Galatasaray and DR Congo’s soccer star Cedric Bakambu wins Fifpro’s Player Impact Award
France-born Galatasaray DR Congo’s soccer striker Cedric Bakambu has been handed the “Player Impact Award” of Fédération Internationale des Associations de Footballeurs Professionnels, largely known as FIFPRO.
The 32-year-old player won the award for his foundation, Cedric Bakambu Foundation’s work.
The charity aims to develop people in DR Congo by providing education on literacy, health, new technologies, sport, and the country’s history.
FIFPRO welcomed the work of the foundation which has supported, financed, and created various initiatives, including a visceral cancer and endocrine surgery research project in France that supported a hospital in Kinshasa.

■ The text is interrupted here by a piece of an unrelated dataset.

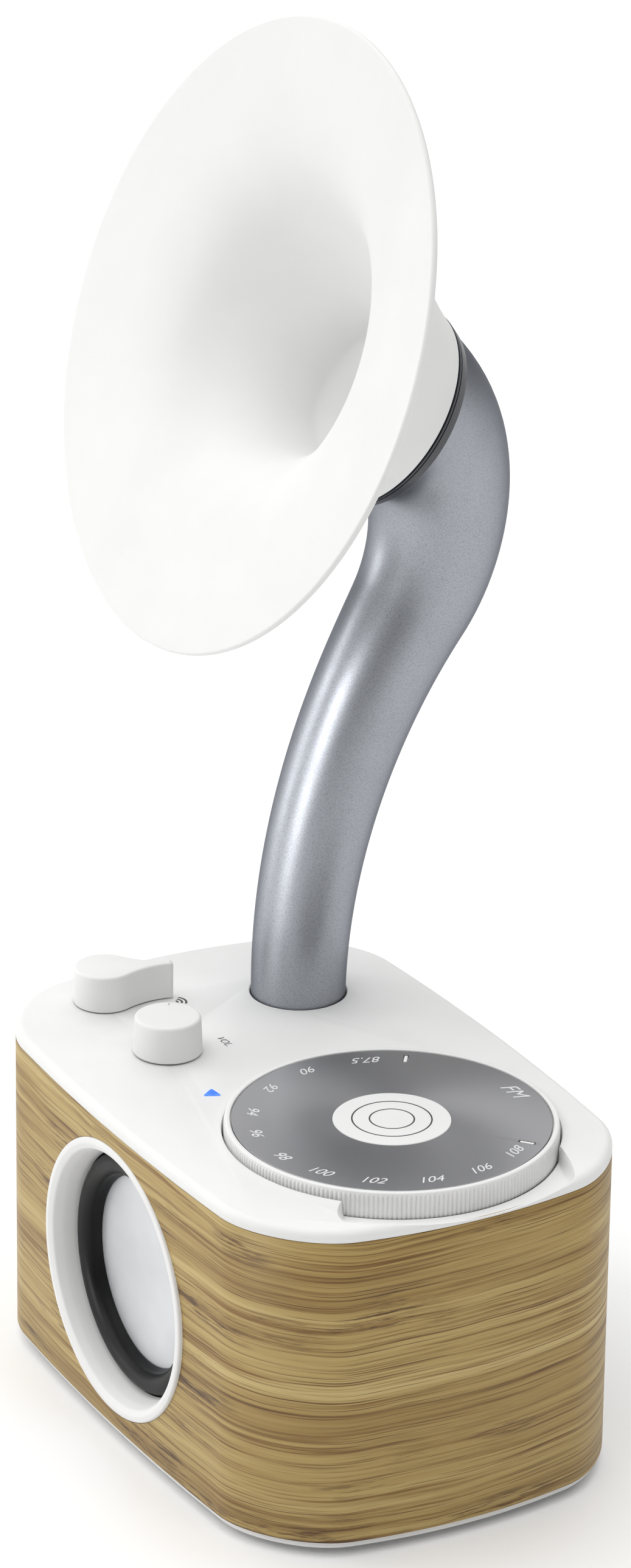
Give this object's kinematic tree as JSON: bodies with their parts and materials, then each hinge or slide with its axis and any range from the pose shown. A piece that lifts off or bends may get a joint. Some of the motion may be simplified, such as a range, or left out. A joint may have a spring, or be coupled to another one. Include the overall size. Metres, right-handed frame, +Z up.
{
  "type": "horn loudspeaker",
  "caption": "Table loudspeaker in retro style: bamboo cabinet with a bass driver in front, turning radio dial and knobs on top, and a flared horn on a curved neck.",
  "frame": {"origin": "on the surface that the feet stand on, below the middle of the cabinet's plan", "axes": "+Z up, front of the cabinet and the horn's mouth face -Y, +X to the right seen from the front"},
  "size_m": [0.2661, 0.1712, 0.4355],
  "materials": {
    "bamboo": "satin lacquer over horizontal bamboo grain",
    "white_shell": "smooth satin white moulding",
    "silver_neck": "soft metallic silver paint",
    "black_ring": "satin black moulding",
    "black_rubber": "soft matt rubber",
    "silver_disc": "fine satin aluminium",
    "dial_grey": "radially brushed dark grey",
    "steel": "zinc plated or turned",
    "brass": "turned brass",
    "ferrite": "sintered ferrite",
    "copper_coil": "enamelled copper winding",
    "black_plastic": "matt moulded plastic",
    "paper_cone": "pressed pulp",
    "spider_cloth": "varnished cotton",
    "circuit_green": "solder mask",
    "nylon": "natural nylon",
    "blue_lens": "lit translucent blue",
    "blue_sleeve": "shrink sleeve",
    "red_lead": "insulated twin wire"
  },
  "bodies": {
    "cabinet": {"wood_sleeve": "bamboo", "top_cover": "white_shell", "base_plate": "white_shell", "feet": "black_rubber", "base_screws": "steel", "cover_screws": "steel", "port_ring": "white_shell", "woofer_gasket": "black_rubber", "woofer_frame": "black_plastic", "woofer_surround": "black_rubber", "woofer_spider": "spider_cloth", "woofer_top_plate": "steel", "woofer_magnet": "ferrite", "woofer_pole": "steel", "woofer_screws": "steel", "rear_panel": "black_plastic", "rear_screws": "steel", "dc_jack": "black_plastic", "aux_jack": "black_plastic", "main_board": "circuit_green", "board_standoffs": "brass", "board_screws": "steel", "amplifier_chip": "black_plastic", "heat_sink": "silver_disc", "board_capacitors": "blue_sleeve", "radio_module": "steel", "tuning_pot": "black_plastic", "volume_pot": "steel", "source_switch": "steel", "control_nuts": "steel", "light_window": "blue_lens", "light_board": "circuit_green", "dial_bush": "brass", "horn_neck": "silver_neck", "neck_lock_ring": "steel", "neck_screws": "steel", "throat_ring": "black_ring", "horn_bell": "white_shell", "horn_driver_frame": "black_plastic", "horn_driver_yoke": "steel", "horn_driver_magnet": "ferrite", "horn_driver_surround": "black_rubber", "horn_driver_screws": "steel", "horn_lead": "red_lead"},
    "dial": {"dial_wheel": "white_shell", "dial_face": "dial_grey", "dial_centre_disc": "white_shell", "dial_spindle": "steel", "dial_clip": "steel", "dial_gear": "nylon"},
    "tuner": {"tuner_gear": "nylon", "tuner_shaft": "steel"},
    "volume_control": {"volume_knob": "white_shell", "volume_shaft": "steel"},
    "source_control": {"source_knob": "white_shell", "source_shaft": "steel"},
    "bass_cone": {"woofer_disc": "silver_disc", "woofer_cone": "paper_cone", "woofer_coil": "copper_coil"},
    "horn_cone": {"horn_driver_cone": "paper_cone"}
  },
  "joints": [
    {"name": "dial_turn", "type": "hinge", "parent": "cabinet", "child": "dial", "pos_m": [0.0444, 0.0052, 0.1121], "axis": [0, 0, 1], "range_deg": [-176, 62]},
    {"name": "tuner_turn", "type": "hinge", "parent": "cabinet", "child": "tuner", "pos_m": [0.0156, 0.0052, 0.094], "axis": [0, 0, 1], "range_deg": [-64, 178]},
    {"name": "volume_turn", "type": "hinge", "parent": "cabinet", "child": "volume_control", "pos_m": [-0.0371, -0.0309, 0.1121], "axis": [0, 0, 1], "range_deg": [-210, 90]},
    {"name": "source_turn", "type": "hinge", "parent": "cabinet", "child": "source_control", "pos_m": [-0.0803, -0.0315, 0.1121], "axis": [0, 0, 1], "range_deg": [-36, 72]},
    {"name": "bass_cone_slide", "type": "slide", "parent": "cabinet", "child": "bass_cone", "axis": [0, -1, 0], "range_m": [-0.002, 0.002], "stiffness_N_per_m": 1500, "deforming": ["woofer_surround", "woofer_spider"]},
    {"name": "horn_cone_slide", "type": "slide", "parent": "cabinet", "child": "horn_cone", "axis": [0, -0.8348, 0.5505], "range_m": [-0.0005, 0.0005], "stiffness_N_per_m": 1500, "deforming": ["horn_driver_surround"]}
  ],
  "couplings": [
    {"joint": "tuner_turn", "follows": "dial_turn", "ratio": -1}
  ]
}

The charity also seeks to develop people in DR Congo by providing education on literacy, health, new technologies, sport, and the country’s history. “It was on my first trip to DR Congo, responding to a call-up to the national team, that the idea of creating a Foundation came to me. I was 23 and I was shocked by the appalling living conditions of countless children. I was stunned, physically and morally devastated, by so much misery, by that inescapable begging,” Bakambu said after receiving the award.
“I remember my thoughts then turned to my parents. What if they hadn’t left their country and moved to France, where I was born: would I too have been one of those kids myself, left to my own devices, with nothing to look forward to, no hope, no reason to believe in the future? I had to do something; I had to find a way of offering those poor lost children the opportunities I had when I was their age.”
The award ceremony took place during FIFPRO’s annual general assembly in South Africa last week.
“When doing something for society, it should benefit the community rather than the individual. That is what Cedric is doing. He is using sport and his foundation to support education, regardless of who these people are or what they do. It is all about making people inclusive in society,” the jury said.